Valério Mesquita*
01) Há alguns anos, fui ao lançamento do livro do jornalista Paulo Augusto sobre “Zé Areia, o bufão de Natal”. Ótima iniciativa do editor Abimael Silva. Paulo Augusto com a sua verve e estilo inconfundível narra fatos pitorescos e incríveis idos e vividos pela figura de Zé Areia, lenda e legenda do humor natalense. Pesquisou e reuniu em livro tudo o que foi e representou esse “sábio” e sabichão chapliniano das Rocas, Ribeira e Cidade Alta. Esticando a conversa, Diógenes da Cunha Lima, presidente da Academia de Letras do Rio Grande do Norte, lembrou que Zé Areia tinha o hábito de entrar de fininho na casa de Câmara Cascudo, na Junqueira Aires, só para surpreendê-lo de modo bizarro ou atípico. Calçar as meias do mestre, quando se achava sentado ao birô, de pijama, datilografando seus trabalhos. Com certeza, Zé Areia, com o gesto, incluía-se, na sua “acta diurna”.

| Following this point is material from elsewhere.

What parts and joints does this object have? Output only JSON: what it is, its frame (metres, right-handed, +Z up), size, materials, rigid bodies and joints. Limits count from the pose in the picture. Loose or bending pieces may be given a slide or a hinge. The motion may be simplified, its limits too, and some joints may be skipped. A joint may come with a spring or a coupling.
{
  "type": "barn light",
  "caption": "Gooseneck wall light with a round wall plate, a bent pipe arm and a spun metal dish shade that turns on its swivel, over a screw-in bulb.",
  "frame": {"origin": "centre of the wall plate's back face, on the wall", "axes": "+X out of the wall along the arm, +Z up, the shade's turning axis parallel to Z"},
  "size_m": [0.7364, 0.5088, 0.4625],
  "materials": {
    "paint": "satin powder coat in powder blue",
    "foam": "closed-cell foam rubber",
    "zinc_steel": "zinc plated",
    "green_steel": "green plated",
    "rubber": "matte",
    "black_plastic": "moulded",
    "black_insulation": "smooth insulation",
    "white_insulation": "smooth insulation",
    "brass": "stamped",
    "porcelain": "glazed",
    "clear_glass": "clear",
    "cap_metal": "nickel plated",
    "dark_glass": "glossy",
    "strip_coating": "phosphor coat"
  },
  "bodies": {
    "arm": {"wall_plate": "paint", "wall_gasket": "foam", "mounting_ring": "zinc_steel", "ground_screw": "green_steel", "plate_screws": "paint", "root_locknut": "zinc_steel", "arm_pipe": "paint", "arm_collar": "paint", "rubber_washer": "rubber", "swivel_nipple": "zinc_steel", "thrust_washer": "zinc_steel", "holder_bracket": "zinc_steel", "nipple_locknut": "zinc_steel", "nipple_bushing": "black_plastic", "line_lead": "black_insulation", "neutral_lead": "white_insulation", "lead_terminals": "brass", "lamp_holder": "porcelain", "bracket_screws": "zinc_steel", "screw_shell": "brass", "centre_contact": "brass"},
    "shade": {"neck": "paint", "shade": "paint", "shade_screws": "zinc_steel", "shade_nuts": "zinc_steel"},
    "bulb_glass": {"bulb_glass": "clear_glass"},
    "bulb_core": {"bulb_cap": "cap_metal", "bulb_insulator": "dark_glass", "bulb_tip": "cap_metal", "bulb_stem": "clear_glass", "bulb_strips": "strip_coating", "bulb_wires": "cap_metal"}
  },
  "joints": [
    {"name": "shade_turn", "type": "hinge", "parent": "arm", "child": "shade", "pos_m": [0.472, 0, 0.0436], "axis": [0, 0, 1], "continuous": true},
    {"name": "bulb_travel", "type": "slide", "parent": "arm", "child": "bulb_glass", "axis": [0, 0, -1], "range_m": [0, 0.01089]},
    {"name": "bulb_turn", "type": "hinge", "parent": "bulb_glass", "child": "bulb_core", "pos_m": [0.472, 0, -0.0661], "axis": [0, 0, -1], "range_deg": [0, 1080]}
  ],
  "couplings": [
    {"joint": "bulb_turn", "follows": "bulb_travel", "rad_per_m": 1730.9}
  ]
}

02) Certa vez, Zé Areia, cortava o cabelo da turma da penitenciária “João Chaves”, ali onde hoje é o Centro de Turismo, em Petrópolis. Trabalho árduo e perigoso. Zé suava às bicas com medo dos erros de cálculo. Baracho, Pé Seco, Lolô, entre outros lampiônicos, eram mais terríveis do que os da chuva de balas no país de Mossoró. Certo dia, casualmente, encontrou-se com o monsenhor e governador Walfredo Gurgel. Incontinenti, pediu clemência e ingressou oficialmente com petitório incomum: “Padre, me aposente logo dali que eu lhe prometo só viver dois anos!”.

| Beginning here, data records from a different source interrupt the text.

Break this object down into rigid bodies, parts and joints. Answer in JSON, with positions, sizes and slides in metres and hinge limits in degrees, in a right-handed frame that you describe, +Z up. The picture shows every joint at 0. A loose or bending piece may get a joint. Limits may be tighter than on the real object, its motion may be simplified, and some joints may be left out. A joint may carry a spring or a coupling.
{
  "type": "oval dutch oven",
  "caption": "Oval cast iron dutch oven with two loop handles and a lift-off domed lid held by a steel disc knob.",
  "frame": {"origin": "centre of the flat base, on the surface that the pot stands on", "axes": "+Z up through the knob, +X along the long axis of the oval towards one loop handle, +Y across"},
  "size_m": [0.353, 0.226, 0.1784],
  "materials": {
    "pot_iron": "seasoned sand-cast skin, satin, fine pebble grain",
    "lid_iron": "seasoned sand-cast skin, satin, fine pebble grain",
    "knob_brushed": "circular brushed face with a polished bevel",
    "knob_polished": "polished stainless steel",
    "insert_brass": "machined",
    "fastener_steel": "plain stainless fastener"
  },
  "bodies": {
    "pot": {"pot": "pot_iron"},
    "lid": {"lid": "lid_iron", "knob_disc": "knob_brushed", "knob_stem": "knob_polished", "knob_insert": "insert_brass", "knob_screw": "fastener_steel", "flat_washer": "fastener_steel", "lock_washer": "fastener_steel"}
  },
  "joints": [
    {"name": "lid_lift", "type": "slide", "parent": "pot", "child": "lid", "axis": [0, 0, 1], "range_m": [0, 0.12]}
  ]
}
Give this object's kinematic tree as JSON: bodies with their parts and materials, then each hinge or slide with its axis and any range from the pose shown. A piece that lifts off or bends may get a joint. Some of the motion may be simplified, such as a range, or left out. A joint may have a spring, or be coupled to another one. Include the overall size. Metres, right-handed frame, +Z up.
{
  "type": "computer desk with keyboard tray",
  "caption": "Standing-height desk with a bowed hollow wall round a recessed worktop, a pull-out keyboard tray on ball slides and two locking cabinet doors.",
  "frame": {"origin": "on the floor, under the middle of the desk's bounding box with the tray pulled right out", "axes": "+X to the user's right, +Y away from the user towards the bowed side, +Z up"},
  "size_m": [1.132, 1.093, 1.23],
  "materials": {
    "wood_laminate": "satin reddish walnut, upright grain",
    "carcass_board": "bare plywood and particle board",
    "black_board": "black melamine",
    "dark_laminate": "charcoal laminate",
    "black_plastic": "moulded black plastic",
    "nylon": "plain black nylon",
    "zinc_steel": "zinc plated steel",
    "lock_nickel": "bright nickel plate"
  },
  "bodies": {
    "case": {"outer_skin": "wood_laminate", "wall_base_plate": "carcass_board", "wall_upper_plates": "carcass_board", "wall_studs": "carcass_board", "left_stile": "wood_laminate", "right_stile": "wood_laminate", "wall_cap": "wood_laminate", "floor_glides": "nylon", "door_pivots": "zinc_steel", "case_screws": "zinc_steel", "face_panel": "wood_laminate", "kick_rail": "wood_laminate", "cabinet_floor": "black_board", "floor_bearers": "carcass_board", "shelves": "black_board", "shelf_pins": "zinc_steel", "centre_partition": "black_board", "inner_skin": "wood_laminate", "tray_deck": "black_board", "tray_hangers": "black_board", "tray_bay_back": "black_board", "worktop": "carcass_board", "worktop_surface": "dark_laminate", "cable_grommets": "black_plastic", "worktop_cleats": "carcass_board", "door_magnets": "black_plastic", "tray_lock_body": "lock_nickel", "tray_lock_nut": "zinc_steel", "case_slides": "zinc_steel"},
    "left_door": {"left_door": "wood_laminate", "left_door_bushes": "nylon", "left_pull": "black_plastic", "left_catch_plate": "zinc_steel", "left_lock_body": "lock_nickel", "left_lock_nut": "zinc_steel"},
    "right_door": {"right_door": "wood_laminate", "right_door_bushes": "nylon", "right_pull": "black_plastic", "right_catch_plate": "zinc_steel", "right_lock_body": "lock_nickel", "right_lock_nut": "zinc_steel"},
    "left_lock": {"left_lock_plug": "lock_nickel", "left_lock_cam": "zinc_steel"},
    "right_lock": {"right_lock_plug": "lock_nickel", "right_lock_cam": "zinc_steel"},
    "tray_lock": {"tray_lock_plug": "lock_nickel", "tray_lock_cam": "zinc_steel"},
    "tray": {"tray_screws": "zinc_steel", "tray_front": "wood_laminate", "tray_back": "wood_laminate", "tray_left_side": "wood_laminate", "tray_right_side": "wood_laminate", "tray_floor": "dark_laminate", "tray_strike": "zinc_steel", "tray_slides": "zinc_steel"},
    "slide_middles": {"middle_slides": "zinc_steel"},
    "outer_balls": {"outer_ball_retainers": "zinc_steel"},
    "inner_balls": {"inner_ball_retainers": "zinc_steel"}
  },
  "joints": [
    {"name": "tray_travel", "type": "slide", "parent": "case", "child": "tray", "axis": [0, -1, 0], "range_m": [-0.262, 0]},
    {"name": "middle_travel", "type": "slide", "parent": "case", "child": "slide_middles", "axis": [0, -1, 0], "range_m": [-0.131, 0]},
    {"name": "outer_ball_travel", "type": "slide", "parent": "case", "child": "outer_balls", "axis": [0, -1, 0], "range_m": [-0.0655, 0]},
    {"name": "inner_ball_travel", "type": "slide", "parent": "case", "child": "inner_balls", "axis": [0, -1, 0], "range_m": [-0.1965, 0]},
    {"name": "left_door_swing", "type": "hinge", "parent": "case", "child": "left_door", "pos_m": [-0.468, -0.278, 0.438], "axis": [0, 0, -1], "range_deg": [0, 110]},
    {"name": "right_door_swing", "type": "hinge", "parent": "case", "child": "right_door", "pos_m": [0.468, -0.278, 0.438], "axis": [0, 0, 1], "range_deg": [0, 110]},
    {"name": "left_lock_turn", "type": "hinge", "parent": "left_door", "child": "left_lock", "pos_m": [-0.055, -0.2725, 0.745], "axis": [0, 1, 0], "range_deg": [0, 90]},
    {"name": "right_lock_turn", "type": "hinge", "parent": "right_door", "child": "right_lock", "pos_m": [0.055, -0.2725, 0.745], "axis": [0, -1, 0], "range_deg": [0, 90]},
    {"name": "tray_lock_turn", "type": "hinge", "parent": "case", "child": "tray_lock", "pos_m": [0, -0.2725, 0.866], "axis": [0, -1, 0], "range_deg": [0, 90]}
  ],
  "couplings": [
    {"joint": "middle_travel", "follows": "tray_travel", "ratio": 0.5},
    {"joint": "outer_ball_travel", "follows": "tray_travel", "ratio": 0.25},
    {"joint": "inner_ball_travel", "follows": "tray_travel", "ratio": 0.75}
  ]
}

03) Dos arquivos implacáveis do saudoso tabelião Raimundo Barros Cavalcante, chegou-me essa história narrada pelo seu filho Paulinho sobre o folclórico Zé Areia. Homem pobre, Zé sempre recorria aos amigos pedindo ajudas providenciais. No cartório de Raimundo ele era “mensalista”. Todo fim de mês a tabeliã substituta Dione Macêdo estava autorizada a proceder o pagamento. Zé Areia chegava de mansinho, sentava, aguardava, recebia e ia embora. Mas, em dezembro ele recebeu a ajuda e permaneceu sentado e calado. Dione curiosa, perguntou: “Seu José o que está faltando?”. Zé Areia com aquela seriedade teatral responde sem perder a calma: “O décimo terceiro”. Raimundo, consultado, mandou pagar imediatamente. Zé Areia havia ingressado solenemente na folha salarial do cartório.

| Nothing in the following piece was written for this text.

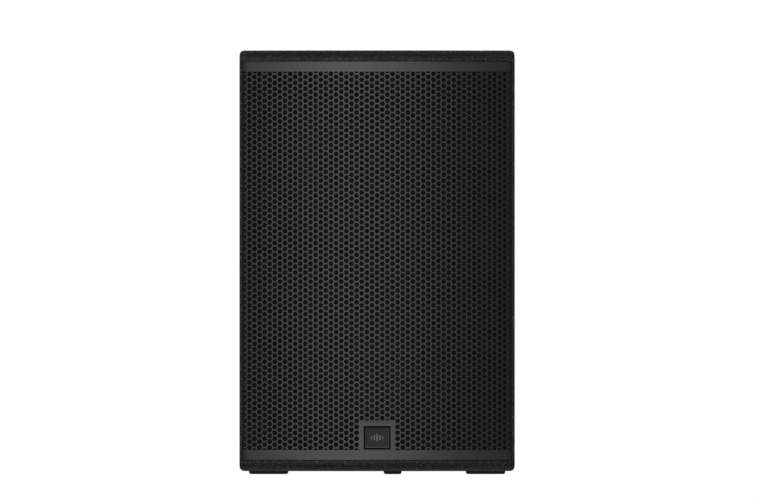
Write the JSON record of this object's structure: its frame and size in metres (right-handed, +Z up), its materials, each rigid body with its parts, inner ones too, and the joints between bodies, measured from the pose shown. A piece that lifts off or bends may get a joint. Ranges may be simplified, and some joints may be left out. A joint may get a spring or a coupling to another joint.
{
  "type": "pa speaker cabinet",
  "caption": "Upright powered loudspeaker: bowed perforated grille between overhanging panels, woofer and horn behind it, recessed amplifier at the back, side handles, pole socket.",
  "frame": {"origin": "on the floor, under the middle of the cabinet's width and depth", "axes": "+Z up, the grille faces -Y, the amplifier faces +Y, +X to the right seen from the front"},
  "size_m": [0.432, 0.4, 0.665],
  "materials": {
    "coating": "plywood under a hard black textured coating",
    "plywood": "bare birch plywood",
    "grille_steel": "black powder coat",
    "foam": "open-cell acoustic foam",
    "badge": null,
    "black_plastic": "moulded black",
    "rubber": "matt black",
    "basket_metal": "painted frame",
    "magnet_steel": "plated and ferrite motor parts",
    "cone_paper": "coated paper",
    "cloth": "doped cloth",
    "coil": "enamelled wire",
    "titanium": "thin metal dome",
    "panel_metal": "black anodised or painted",
    "steel": "zinc plated",
    "circuit_board": "green lacquer",
    "copper": "wound copper wire under film",
    "batting": "loose polyester fibre",
    "cable": "black sheath"
  },
  "bodies": {
    "cabinet": {"top_panel": "coating", "bottom_panel": "coating", "left_side_panel": "coating", "right_side_panel": "coating", "rear_panel": "coating", "front_baffle": "coating", "shelf_brace": "plywood", "grille": "grille_steel", "grille_foam": "foam", "badge": "badge", "badge_holder": "black_plastic", "horn": "black_plastic", "compression_driver_cap": "black_plastic", "port_tube_left": "black_plastic", "port_tube_right": "black_plastic", "handle_left": "black_plastic", "handle_right": "black_plastic", "pole_socket": "black_plastic", "combo_jack_1": "black_plastic", "combo_jack_2": "black_plastic", "xlr_output": "black_plastic", "mains_inlet": "black_plastic", "power_switch_frame": "black_plastic", "woofer_gasket": "rubber", "foot_front_left": "rubber", "foot_front_middle": "rubber", "foot_front_right": "rubber", "foot_rear_left": "rubber", "foot_rear_right": "rubber", "woofer_basket": "basket_metal", "woofer_top_plate": "magnet_steel", "woofer_magnet": "magnet_steel", "woofer_back_plate": "magnet_steel", "compression_driver": "magnet_steel", "woofer_surround": "cloth", "woofer_spider": "cloth", "amp_panel": "panel_metal", "heat_sink": "panel_metal", "amp_cover": "panel_metal", "fly_point_left": "steel", "fly_point_right": "steel", "power_amp_board": "circuit_board", "input_board": "circuit_board", "transformer": "copper", "damping_top": "batting", "damping_right": "batting", "damping_left": "batting", "woofer_cable": "cable", "hf_cable": "cable"},
    "woofer_diaphragm": {"woofer_cone": "cone_paper", "woofer_dust_cap": "cone_paper", "woofer_voice_coil": "coil"},
    "hf_dome": {"hf_diaphragm": "titanium"},
    "gain_1": {"gain_knob_1": "black_plastic"},
    "gain_2": {"gain_knob_2": "black_plastic"},
    "power_rocker": {"power_switch_rocker": "black_plastic"},
    "button_1": {"button_1": "black_plastic"},
    "button_2": {"button_2": "black_plastic"},
    "latch_1": {"jack_latch_1": "steel"},
    "latch_2": {"jack_latch_2": "steel"}
  },
  "joints": [
    {"name": "woofer_excursion", "type": "slide", "parent": "cabinet", "child": "woofer_diaphragm", "axis": [0, -1, 0], "range_m": [-0.008, 0.008], "stiffness_N_per_m": 6000, "deforming": ["woofer_surround", "woofer_spider"]},
    {"name": "hf_excursion", "type": "slide", "parent": "cabinet", "child": "hf_dome", "axis": [0, -1, 0], "range_m": [-0.0004, 0.0004], "stiffness_N_per_m": 20000},
    {"name": "gain_1_turn", "type": "hinge", "parent": "cabinet", "child": "gain_1", "pos_m": [-0.078, 0.1793, 0.492], "axis": [0, 1, 0], "range_deg": [-150, 150]},
    {"name": "gain_2_turn", "type": "hinge", "parent": "cabinet", "child": "gain_2", "pos_m": [0.078, 0.1793, 0.492], "axis": [0, 1, 0], "range_deg": [-150, 150]},
    {"name": "power_rock", "type": "hinge", "parent": "cabinet", "child": "power_rocker", "pos_m": [0.066, 0.1796, 0.366], "axis": [1, 0, 0], "range_deg": [0, 20]},
    {"name": "button_1_press", "type": "slide", "parent": "cabinet", "child": "button_1", "axis": [0, -1, 0], "range_m": [0, 0.0015], "stiffness_N_per_m": 500},
    {"name": "button_2_press", "type": "slide", "parent": "cabinet", "child": "button_2", "axis": [0, -1, 0], "range_m": [0, 0.0015], "stiffness_N_per_m": 500},
    {"name": "latch_1_press", "type": "slide", "parent": "cabinet", "child": "latch_1", "axis": [0, -1, 0], "range_m": [0, 0.0015], "stiffness_N_per_m": 500},
    {"name": "latch_2_press", "type": "slide", "parent": "cabinet", "child": "latch_2", "axis": [0, -1, 0], "range_m": [0, 0.0015], "stiffness_N_per_m": 500}
  ]
}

04) Lembrei-me da figura poética e etílica do grande Newton Navarro, mergulhando nas madrugadas profundas das Rocas, Quintas, Canto do Mangue, sem se aguentar mais em pé, sem companhia, sem proteção, sem táxi, exposto ao perigo, naquele baixo clero. De repente, impetra um inaudito habeas corpus que só aos poetas do seu porte é dado o privilégio: chamou o carro da polícia para deixá-lo em casa. E sempre foi obedecido. Era a proteção do estado à incolumidade física e intelectual do poeta da cidade.
05) Numa conversa descontraída, perguntaram ao ex-conselheiro do TCE Manoel de Medeiros Brito qual a sua definição sobre o casamento. De bate pronto, fulmina: “uma ilusão gratulatória”. De outra feita, Afonso, um dos seus motoristas da atividade oficial, recebeu dele um apelido que exprimia fielmente o significado de suas proezas de paquerador. Afonso era baixinho, entroncado, mas era querido do mulheril funcional que beirava a menopausa. E Afonso “passava” as gordinhas, mal-amadas, pernetas, num comovente “ofício de caridade”. Sabedor de suas façanhas, Brito desfechou-lhe um apelido definitivo: “Areia de Cemitério”. Come tudo.